Security Forces: Still no Independent Public Complaints Mechanism

CONSTITUTION WATCH 3/2019

Section 210 of the Constitution not Implemented 

Security Forces: Still no Independent Public Complaints Mechanism

Section 210 of the Constitution provides for the investigation of complaints against the security services [i.e. the Police Service, the Defence Forces, the State intelligence services and the Prisons and Correctional Service]

The section reads as follows:

“An Act of Parliament must provide an effective and independent mechanism for receiving andinvestigating complaints from members of the public about misconduct on the part of members of thesecurity services, and for remedying any harm caused by such misconduct.”

Nearly six years after the Constitution came into force, no independent mechanism has been established in terms of section 210.

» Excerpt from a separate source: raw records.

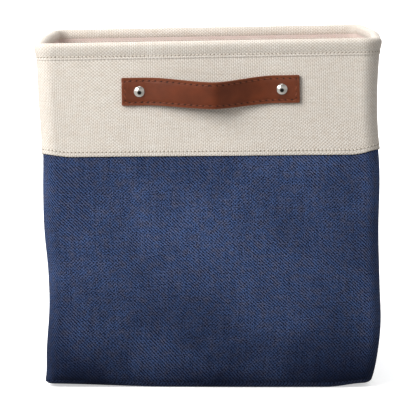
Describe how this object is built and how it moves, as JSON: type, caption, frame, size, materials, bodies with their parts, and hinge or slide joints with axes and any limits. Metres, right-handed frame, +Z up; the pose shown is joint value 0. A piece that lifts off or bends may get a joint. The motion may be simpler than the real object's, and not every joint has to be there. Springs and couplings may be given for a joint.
{
  "type": "fabric storage bin",
  "caption": "Open square fabric bin with a wired rim, a contrasting upper band, riveted leather strap handles front and rear, a lining and a loose base insert.",
  "frame": {"origin": "centre of the underside, on the floor", "axes": "-Y out of the front, +X to the right seen from the front, +Z up"},
  "size_m": [0.3302, 0.363, 0.3388],
  "materials": {
    "navy_cloth": "coarse two-tone weave, matte",
    "cream_cloth": "coarse weave, matte",
    "lining_cloth": "plain nonwoven, matte",
    "felt": "pressed felt",
    "wire": "drawn wire",
    "board": "grey-brown pressed board",
    "strap_leather": "smooth, semi-matte",
    "backing_leather": "suede side out",
    "rivet_metal": "polished nickel"
  },
  "bodies": {
    "bin": {"outer_wall": "navy_cloth", "outer_base": "navy_cloth", "upper_band": "cream_cloth", "rim_wire": "wire", "rim_wire_ferrule": "wire", "front_stiffener": "felt", "rear_stiffener": "felt", "left_stiffener": "felt", "right_stiffener": "felt", "lining_wall": "lining_cloth", "lining_base": "lining_cloth", "front_strap_left_end": "strap_leather", "front_backing_left_end": "backing_leather", "front_rivet_left": "rivet_metal", "front_rivet_left_back": "rivet_metal", "front_strap_right_end": "strap_leather", "front_backing_right_end": "backing_leather", "front_rivet_right": "rivet_metal", "front_rivet_right_back": "rivet_metal", "rear_strap_left_end": "strap_leather", "rear_backing_left_end": "backing_leather", "rear_rivet_left": "rivet_metal", "rear_rivet_left_back": "rivet_metal", "rear_strap_right_end": "strap_leather", "rear_backing_right_end": "backing_leather", "rear_rivet_right": "rivet_metal", "rear_rivet_right_back": "rivet_metal"},
    "base_insert": {"insert_board": "board", "insert_cover": "lining_cloth"},
    "front_handle": {"front_strap_grip": "strap_leather", "front_backing_grip": "backing_leather"},
    "rear_handle": {"rear_strap_grip": "strap_leather", "rear_backing_grip": "backing_leather"}
  },
  "joints": [
    {"name": "front_handle_lift", "type": "hinge", "parent": "bin", "child": "front_handle", "pos_m": [0.0025, -0.16336, 0.2888], "axis": [-0.9998, 0.0003, -0.0174], "range_deg": [-12, 28], "stiffness_Nm_per_rad": 0.05},
    {"name": "rear_handle_lift", "type": "hinge", "parent": "bin", "child": "rear_handle", "pos_m": [0, 0.16336, 0.2888], "axis": [0.9998, 0.0003, 0.0174], "range_deg": [-12, 28], "stiffness_Nm_per_rad": 0.05},
    {"name": "base_insert_lift", "type": "slide", "parent": "bin", "child": "base_insert", "axis": [0, 0, 1], "range_m": [0, 0.35]}
  ]
}
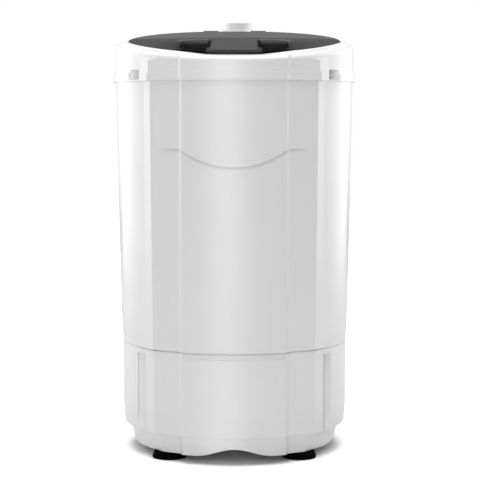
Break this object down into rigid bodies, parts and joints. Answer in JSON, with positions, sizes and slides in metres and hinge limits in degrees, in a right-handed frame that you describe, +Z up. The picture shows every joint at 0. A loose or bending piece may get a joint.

Veritas’s Concourt Case:  For Implementation of Section 210

In 2015 Veritas instituted an application in the Constitutional Court [Mahiya v Minister of Justice & Others CCZ 42/2015] calling on the government to implement section 210 by gazetting a Bill to set up the independent complaints mechanism envisaged by the section.  The application was heard in January 2016 and the Bench seemed to be sympathetic with the applicant’s case.  The Court adjourned the hearing, however, without delivering a judgment or making an order on the application.

Nearly three years later we are still waiting for the Court’s decision.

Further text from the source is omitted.